A tool I use often with clients is a diagram called the Wheel of Emotions. It helps people slow down and ask a simple but revealing question: "What is actually happening in me right now?". Instead of broad labels like stressed or anxious, the wheel encourages a more deliberate pause. To consider words that might more accurately describe an experience. For example, a deeper exploration of "feeling bad" may reveal feelings of "indifference", "apathy", "grief" or "isolation". Research on emotional granularity, particularly Lisa Feldman Barrett’s (2017) work, shows that when people identify emotions with greater precision, the nervous system settles and the mind becomes more flexible. Instead of one overwhelming feeling, we begin to see the contours and layers within it.

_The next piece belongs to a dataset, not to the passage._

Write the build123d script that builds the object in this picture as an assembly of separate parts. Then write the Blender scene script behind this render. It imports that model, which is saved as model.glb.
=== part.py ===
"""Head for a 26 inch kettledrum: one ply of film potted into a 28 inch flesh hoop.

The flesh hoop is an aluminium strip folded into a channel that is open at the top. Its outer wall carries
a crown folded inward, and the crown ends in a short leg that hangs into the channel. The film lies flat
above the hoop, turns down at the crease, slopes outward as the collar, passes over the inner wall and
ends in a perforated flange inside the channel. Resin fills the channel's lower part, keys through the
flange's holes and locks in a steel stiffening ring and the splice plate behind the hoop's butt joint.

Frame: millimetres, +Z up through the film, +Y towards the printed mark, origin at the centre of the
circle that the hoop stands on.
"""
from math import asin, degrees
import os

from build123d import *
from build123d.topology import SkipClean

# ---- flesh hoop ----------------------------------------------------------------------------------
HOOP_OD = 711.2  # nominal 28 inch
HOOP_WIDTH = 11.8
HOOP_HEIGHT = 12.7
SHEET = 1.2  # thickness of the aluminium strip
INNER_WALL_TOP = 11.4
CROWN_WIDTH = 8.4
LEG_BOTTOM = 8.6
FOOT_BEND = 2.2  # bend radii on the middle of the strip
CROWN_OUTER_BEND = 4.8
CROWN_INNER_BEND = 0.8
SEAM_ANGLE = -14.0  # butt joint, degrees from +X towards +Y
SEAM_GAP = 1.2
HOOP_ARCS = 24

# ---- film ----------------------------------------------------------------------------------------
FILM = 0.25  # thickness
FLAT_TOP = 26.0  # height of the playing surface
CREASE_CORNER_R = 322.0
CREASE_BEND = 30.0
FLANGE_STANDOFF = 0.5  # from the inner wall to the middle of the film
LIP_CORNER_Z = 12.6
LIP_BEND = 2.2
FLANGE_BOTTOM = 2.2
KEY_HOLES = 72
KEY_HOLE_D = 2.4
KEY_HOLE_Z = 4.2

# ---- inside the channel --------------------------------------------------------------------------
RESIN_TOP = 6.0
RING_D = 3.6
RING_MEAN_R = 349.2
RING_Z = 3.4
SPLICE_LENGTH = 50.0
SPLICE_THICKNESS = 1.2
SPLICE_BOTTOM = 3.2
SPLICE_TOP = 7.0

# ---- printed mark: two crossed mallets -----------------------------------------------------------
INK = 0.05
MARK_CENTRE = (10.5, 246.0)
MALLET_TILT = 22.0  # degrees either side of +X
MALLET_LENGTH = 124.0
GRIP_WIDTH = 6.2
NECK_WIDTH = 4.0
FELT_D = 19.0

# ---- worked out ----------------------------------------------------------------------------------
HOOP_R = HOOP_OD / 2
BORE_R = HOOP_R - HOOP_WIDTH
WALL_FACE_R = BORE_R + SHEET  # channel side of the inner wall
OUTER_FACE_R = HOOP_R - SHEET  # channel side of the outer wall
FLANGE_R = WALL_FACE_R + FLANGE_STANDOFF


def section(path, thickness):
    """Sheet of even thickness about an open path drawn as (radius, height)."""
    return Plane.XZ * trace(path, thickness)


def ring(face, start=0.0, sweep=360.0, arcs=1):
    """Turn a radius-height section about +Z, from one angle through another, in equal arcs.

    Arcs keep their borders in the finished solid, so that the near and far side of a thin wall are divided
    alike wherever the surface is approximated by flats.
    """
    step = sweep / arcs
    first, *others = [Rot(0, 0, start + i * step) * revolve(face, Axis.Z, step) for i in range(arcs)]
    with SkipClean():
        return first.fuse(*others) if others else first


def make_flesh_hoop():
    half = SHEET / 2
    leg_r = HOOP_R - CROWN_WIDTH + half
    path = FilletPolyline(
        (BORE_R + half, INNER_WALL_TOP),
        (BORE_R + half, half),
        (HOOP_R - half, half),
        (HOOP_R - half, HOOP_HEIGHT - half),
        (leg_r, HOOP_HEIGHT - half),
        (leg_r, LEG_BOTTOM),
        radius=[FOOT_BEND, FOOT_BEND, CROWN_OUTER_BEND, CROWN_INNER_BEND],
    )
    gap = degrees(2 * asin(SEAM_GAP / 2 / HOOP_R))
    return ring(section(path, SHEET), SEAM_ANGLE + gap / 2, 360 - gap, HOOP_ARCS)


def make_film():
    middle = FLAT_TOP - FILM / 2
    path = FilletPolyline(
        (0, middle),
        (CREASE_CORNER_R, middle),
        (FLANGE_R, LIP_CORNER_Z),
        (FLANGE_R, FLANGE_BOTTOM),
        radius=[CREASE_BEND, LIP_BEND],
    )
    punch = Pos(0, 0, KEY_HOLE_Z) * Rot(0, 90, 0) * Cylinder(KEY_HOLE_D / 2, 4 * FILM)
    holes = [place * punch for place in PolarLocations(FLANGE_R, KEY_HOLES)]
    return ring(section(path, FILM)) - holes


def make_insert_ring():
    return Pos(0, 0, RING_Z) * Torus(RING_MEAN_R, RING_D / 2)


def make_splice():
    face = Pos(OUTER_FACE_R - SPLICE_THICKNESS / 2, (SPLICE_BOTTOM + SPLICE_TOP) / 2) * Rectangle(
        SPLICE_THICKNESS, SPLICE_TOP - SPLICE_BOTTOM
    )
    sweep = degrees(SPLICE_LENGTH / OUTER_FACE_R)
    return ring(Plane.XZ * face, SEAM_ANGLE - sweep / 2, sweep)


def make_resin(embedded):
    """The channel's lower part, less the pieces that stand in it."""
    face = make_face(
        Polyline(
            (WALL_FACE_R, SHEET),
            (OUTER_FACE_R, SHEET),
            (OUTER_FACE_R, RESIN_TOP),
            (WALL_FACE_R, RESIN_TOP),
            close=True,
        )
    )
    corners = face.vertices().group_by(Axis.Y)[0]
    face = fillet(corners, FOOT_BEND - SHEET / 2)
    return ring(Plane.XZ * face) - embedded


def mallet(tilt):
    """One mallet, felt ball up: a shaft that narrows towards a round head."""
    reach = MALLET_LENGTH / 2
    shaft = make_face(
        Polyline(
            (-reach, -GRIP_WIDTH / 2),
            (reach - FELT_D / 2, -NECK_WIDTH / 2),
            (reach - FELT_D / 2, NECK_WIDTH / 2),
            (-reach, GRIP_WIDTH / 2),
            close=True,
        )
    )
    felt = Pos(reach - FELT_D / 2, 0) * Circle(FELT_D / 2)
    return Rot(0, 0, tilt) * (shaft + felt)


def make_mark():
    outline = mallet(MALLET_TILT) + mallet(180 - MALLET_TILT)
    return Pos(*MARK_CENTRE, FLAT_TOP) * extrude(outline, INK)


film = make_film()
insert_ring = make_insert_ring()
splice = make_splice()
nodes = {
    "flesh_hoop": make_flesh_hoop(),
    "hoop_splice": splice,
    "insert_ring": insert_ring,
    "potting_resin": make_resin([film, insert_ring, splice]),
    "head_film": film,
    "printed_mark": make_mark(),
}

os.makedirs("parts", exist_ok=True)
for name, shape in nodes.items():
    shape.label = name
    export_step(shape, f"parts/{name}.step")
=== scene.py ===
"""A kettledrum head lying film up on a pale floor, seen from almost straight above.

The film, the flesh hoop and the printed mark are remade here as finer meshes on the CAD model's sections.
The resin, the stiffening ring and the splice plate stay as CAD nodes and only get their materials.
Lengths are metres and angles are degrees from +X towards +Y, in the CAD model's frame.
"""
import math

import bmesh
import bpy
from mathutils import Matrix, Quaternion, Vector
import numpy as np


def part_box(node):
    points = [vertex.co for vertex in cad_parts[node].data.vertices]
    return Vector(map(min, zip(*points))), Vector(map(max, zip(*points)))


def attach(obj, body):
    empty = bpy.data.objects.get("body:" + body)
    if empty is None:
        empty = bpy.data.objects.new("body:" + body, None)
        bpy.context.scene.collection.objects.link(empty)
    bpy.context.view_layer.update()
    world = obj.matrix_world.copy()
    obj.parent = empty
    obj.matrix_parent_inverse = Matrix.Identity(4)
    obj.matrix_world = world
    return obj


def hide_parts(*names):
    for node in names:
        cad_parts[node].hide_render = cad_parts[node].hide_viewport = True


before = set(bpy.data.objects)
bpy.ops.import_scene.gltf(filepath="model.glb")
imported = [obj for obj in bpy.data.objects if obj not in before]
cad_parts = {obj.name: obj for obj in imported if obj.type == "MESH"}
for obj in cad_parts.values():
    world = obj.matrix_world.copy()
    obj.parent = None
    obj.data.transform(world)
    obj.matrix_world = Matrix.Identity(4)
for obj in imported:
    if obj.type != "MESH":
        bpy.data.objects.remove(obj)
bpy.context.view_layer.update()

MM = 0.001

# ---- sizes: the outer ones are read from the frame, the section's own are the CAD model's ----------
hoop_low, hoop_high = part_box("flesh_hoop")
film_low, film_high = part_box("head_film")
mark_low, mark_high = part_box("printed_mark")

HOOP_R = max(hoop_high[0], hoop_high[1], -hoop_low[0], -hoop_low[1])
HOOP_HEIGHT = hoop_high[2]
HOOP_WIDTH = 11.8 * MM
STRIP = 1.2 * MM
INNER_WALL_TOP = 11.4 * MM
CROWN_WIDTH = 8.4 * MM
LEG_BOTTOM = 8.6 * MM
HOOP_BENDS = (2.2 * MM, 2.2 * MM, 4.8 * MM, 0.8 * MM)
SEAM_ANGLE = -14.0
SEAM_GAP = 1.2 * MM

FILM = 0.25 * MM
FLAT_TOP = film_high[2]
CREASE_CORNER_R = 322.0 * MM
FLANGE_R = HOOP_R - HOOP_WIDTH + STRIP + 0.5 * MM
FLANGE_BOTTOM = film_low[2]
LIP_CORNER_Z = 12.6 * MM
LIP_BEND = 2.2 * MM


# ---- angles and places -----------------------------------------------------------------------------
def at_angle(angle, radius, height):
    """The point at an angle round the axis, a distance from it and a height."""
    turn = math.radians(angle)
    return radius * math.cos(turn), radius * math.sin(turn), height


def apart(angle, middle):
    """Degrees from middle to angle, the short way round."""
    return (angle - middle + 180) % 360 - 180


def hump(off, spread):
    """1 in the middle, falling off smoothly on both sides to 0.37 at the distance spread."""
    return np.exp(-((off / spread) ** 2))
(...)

This shift from vague to specific can feel surprisingly grounding. Naming something as irritation rather than anger, or insecurity instead of fear, changes not just the language but the internal reaction. Studies on affect labelling and mindfulness show that accurate emotional identification reduces amygdala activation and improves perspective taking. In other words, clarity softens reactivity (Lieberman, 2007).
Emotional understanding is not only a mental process. The body is central. Interoception research, including work by Craig (2002 2025), shows that tuning into physical sensations helps people recognise emotions more accurately and regulate them more effectively. The body often signals what the mind hasn’t yet articulated. A tight chest may reveal hurt rather than anxiety. A restless stomach might point to anticipation rather than simply being anxiety. Heat spreading through the face might be embarrassment, shame or overstimulation, not just "anxious" or “stress.”
When people combine the wheel with body awareness, the emotional landscape of their internal world becomes fuller. More honest. More dimensional. They begin to sense what is happening rather than guessing based on habit or old patterns. And when emotion and sensation align, something shifts. Its easier to work out in the moment what you may need. What may help address, insecurity, shame, doubt, fear... whatever the emotions are.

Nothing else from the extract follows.